I do not care if the action is smooth. Since this is MO I will explain the motivation for asking this question. I am trying to construct a non-vanishing vector field on a manifold $N$ as above (with possibly some more assumptions). This would imply that it has Euler number $0$. Is there any "geometric" way of doing this? By "geometric" I mean a way that makes it clear that odd-dimensionality is crucial.

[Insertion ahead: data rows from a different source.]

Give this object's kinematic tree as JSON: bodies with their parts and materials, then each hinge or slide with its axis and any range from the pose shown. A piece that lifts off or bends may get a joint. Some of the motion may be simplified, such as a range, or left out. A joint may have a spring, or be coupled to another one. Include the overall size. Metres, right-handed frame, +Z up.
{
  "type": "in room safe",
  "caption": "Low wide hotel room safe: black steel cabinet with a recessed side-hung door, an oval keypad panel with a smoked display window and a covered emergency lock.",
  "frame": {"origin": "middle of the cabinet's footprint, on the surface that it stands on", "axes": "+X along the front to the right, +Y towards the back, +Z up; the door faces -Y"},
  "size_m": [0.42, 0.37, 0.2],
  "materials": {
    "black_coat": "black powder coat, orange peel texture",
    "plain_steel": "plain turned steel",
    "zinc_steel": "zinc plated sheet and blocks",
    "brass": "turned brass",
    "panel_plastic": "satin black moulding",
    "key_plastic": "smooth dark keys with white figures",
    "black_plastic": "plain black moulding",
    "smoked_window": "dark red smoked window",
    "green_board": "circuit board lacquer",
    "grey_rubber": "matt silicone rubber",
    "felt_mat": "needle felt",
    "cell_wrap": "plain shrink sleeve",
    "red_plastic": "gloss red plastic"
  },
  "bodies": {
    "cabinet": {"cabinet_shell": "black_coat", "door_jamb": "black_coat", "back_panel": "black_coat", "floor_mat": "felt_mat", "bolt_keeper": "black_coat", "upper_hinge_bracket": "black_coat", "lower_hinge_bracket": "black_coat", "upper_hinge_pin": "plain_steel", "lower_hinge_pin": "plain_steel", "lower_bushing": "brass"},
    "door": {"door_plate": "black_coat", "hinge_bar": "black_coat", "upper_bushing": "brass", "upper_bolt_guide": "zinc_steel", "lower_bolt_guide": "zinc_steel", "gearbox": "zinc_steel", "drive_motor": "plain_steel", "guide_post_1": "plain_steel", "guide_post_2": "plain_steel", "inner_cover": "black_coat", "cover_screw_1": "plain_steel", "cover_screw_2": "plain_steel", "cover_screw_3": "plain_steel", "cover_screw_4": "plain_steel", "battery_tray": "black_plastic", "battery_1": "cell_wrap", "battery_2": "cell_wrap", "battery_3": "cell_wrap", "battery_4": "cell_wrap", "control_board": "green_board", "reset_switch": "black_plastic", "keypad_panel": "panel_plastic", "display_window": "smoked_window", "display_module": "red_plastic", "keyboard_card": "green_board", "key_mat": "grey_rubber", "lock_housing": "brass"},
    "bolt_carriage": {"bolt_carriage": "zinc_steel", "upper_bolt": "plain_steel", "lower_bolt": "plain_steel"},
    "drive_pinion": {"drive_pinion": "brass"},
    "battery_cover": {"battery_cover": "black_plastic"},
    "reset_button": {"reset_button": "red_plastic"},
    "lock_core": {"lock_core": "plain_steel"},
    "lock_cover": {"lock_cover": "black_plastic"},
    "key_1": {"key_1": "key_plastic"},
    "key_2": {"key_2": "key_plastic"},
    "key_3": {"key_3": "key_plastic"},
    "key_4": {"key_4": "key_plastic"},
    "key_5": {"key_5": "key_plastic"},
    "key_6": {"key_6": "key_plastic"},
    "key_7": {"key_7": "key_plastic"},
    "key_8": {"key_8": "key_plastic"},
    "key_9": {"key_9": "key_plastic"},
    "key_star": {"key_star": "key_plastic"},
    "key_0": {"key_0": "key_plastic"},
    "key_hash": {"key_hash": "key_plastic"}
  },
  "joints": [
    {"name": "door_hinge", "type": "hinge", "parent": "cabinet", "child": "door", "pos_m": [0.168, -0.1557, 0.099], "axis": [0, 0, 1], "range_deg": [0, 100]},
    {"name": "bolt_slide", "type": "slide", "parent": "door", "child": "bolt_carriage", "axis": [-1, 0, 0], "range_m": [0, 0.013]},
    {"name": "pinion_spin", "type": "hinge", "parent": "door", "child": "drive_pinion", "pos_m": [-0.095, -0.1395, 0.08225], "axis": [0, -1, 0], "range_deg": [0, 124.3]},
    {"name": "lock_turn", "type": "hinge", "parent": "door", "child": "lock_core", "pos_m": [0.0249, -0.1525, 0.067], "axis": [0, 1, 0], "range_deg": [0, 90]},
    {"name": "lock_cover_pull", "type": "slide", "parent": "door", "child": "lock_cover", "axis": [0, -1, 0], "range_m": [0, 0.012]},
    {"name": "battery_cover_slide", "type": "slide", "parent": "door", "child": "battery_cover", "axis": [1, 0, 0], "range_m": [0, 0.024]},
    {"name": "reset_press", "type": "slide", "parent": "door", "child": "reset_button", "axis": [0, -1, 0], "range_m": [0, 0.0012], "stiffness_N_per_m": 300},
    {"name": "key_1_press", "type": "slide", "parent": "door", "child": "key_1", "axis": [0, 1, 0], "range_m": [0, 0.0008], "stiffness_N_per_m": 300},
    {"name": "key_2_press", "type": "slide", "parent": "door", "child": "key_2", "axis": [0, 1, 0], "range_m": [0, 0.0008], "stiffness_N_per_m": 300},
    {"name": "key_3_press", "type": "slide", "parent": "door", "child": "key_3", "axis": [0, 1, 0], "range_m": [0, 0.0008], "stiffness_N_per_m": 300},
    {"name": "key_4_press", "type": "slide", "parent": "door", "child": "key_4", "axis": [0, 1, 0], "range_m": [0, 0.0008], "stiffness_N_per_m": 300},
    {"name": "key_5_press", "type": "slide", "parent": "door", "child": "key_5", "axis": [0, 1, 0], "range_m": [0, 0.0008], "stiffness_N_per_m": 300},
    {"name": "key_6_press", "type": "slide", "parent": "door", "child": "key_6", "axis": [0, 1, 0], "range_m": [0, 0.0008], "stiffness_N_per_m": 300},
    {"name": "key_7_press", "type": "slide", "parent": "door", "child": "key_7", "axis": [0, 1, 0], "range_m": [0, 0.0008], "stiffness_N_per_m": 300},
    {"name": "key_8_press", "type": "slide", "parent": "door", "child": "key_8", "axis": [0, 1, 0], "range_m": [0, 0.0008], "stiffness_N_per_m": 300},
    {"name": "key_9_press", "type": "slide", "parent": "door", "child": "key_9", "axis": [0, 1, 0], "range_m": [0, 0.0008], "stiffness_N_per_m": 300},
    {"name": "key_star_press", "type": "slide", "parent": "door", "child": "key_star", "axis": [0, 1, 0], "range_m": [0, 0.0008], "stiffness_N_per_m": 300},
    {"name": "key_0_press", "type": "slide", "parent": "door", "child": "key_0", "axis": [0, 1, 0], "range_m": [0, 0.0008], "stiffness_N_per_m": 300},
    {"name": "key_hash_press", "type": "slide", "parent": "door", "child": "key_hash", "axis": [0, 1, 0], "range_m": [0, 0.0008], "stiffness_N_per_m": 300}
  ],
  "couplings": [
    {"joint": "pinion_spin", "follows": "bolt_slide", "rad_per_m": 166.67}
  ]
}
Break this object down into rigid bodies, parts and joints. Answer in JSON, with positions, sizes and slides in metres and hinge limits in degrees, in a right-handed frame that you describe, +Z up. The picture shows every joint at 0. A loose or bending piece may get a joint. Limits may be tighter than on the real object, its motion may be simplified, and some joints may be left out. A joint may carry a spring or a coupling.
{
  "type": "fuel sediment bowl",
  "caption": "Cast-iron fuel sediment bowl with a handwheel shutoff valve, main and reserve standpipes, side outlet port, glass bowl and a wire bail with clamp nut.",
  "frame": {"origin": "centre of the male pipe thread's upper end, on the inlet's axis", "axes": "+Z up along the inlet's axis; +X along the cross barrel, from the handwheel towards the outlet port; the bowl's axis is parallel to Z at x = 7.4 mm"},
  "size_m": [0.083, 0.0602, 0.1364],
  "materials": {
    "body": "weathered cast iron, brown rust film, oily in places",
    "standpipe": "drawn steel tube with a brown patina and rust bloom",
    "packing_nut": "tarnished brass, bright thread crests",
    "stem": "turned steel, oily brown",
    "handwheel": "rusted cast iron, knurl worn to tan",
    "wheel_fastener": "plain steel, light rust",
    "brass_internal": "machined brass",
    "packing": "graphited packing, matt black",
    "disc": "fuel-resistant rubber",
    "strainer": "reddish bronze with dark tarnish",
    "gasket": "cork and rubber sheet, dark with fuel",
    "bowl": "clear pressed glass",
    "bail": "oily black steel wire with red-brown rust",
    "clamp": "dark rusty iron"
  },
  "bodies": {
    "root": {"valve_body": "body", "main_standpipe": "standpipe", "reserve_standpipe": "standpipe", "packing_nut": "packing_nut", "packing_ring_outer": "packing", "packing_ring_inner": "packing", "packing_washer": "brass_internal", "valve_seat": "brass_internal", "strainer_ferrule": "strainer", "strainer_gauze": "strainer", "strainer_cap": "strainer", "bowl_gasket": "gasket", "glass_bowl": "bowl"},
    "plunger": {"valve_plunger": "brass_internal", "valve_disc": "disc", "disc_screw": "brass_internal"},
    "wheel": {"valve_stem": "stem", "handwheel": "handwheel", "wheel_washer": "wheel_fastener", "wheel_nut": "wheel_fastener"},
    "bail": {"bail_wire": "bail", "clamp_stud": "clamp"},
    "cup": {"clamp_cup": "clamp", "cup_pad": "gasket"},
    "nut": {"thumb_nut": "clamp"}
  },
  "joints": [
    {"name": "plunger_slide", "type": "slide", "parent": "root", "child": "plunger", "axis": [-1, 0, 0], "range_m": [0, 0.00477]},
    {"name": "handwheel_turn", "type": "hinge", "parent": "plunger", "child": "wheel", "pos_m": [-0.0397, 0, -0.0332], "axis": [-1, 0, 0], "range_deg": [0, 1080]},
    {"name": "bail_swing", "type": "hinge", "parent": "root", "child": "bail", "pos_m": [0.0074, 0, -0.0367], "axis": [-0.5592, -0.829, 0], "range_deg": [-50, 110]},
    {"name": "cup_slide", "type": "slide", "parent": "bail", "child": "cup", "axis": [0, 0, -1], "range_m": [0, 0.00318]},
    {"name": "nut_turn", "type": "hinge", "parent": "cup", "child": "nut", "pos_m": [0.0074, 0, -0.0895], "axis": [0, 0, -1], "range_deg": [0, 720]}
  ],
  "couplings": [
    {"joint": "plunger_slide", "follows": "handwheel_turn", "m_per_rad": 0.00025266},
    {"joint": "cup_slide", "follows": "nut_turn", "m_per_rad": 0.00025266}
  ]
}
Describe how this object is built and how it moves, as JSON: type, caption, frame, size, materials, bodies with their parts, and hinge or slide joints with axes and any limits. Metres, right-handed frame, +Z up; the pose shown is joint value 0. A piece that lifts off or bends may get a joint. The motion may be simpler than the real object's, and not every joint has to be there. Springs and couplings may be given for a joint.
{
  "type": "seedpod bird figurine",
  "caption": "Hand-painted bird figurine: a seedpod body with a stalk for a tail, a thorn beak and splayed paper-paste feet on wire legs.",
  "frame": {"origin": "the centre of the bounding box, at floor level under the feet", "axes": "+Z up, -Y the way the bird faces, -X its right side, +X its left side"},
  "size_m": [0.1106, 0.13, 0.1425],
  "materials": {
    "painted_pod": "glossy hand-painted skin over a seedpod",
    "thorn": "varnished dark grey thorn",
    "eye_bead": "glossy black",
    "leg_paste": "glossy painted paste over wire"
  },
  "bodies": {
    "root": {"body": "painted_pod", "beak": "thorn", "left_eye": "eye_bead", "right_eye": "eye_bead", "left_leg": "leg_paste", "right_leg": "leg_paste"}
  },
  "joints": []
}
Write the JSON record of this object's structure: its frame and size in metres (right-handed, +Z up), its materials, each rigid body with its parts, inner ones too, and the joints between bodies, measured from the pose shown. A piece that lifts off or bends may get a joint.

  • $\begingroup$ How about starting with a generic vector field with finitely many zeroes? For example, use a Morse function on $N$ and then there would be a source and a sink and some other zeroes in between. The importance of odd lets you conclude that a source and sink contribute $+1$ and $-1$ respectively when you calculate the index. Moreover, since you can use $-f$ for $f$, this means that the sum of the indices cancel out. Now, one may try to gather the zeroes together; the final result would be a vector field with exactly one zero with zero index which perhaps may be modified locally to have no zeroes. $\endgroup$ Dec 11, 2011 at 6:27
  • $\begingroup$ It looks (to me) that what you're asking is stronger than what you need, and that there should be obstructions to a positive answer to the first question. You're done if you can find an almost-complex structure on a codimension-1 sub-bundle of the tangent bundle to $N$ (you have this for all 3-manifolds, and in general for all manifolds with a contact structure). But there could (should?) be an obstruction to having this acs on codimension-1 sub-bundles. In any case, this wouldn't be an explicit construction. $\endgroup$ Dec 11, 2011 at 12:12
  • $\begingroup$ On the other hand, if you only care about constructing non-vanishing vector fields, you can use open books+induction on the dimension, just mimicking the Thurston-Winkelnkemper construction. $\endgroup$ Dec 11, 2011 at 12:19

2 Answers 2


Here is a proof that a compact oriented manifold $M$ of dimension $n$ with zero Euler characteristic has a nowhere vanishing vector field. There a vector field $X$ on $M$ with all zeroes non-degenerate. Since $\chi(M)=0$, we can split the zeroes into pairs such that in each pair there are points of indices $1$ and $-1$.

Take a ball $B$ containing one such pair in its interior. Identify $B$ with the unit ball in $\mathbb{R}^n$ and $TM|B$ with $TB$. We can write the field restricted to $S=\partial B$ as $x\mapsto f(x)$ where $x\in S$ and $f(x)\in\mathbb{R}^n$; since $X$ no zeroes on $S$, $f$ gives after normalizing a map $g:S\to S$, which has degree 0, since the vector field has two zeroes of the opposite signs inside $B$. By Hopf theorem (= maps between spheres of the same dimension are classified by their degrees up to homotopy; this can be proven with or without obstruction theory), $g$ is homotopic to a constant map $S\to S$. We can use the homotopy to extend $X|S$ to a nowhere vanishing field in $B$.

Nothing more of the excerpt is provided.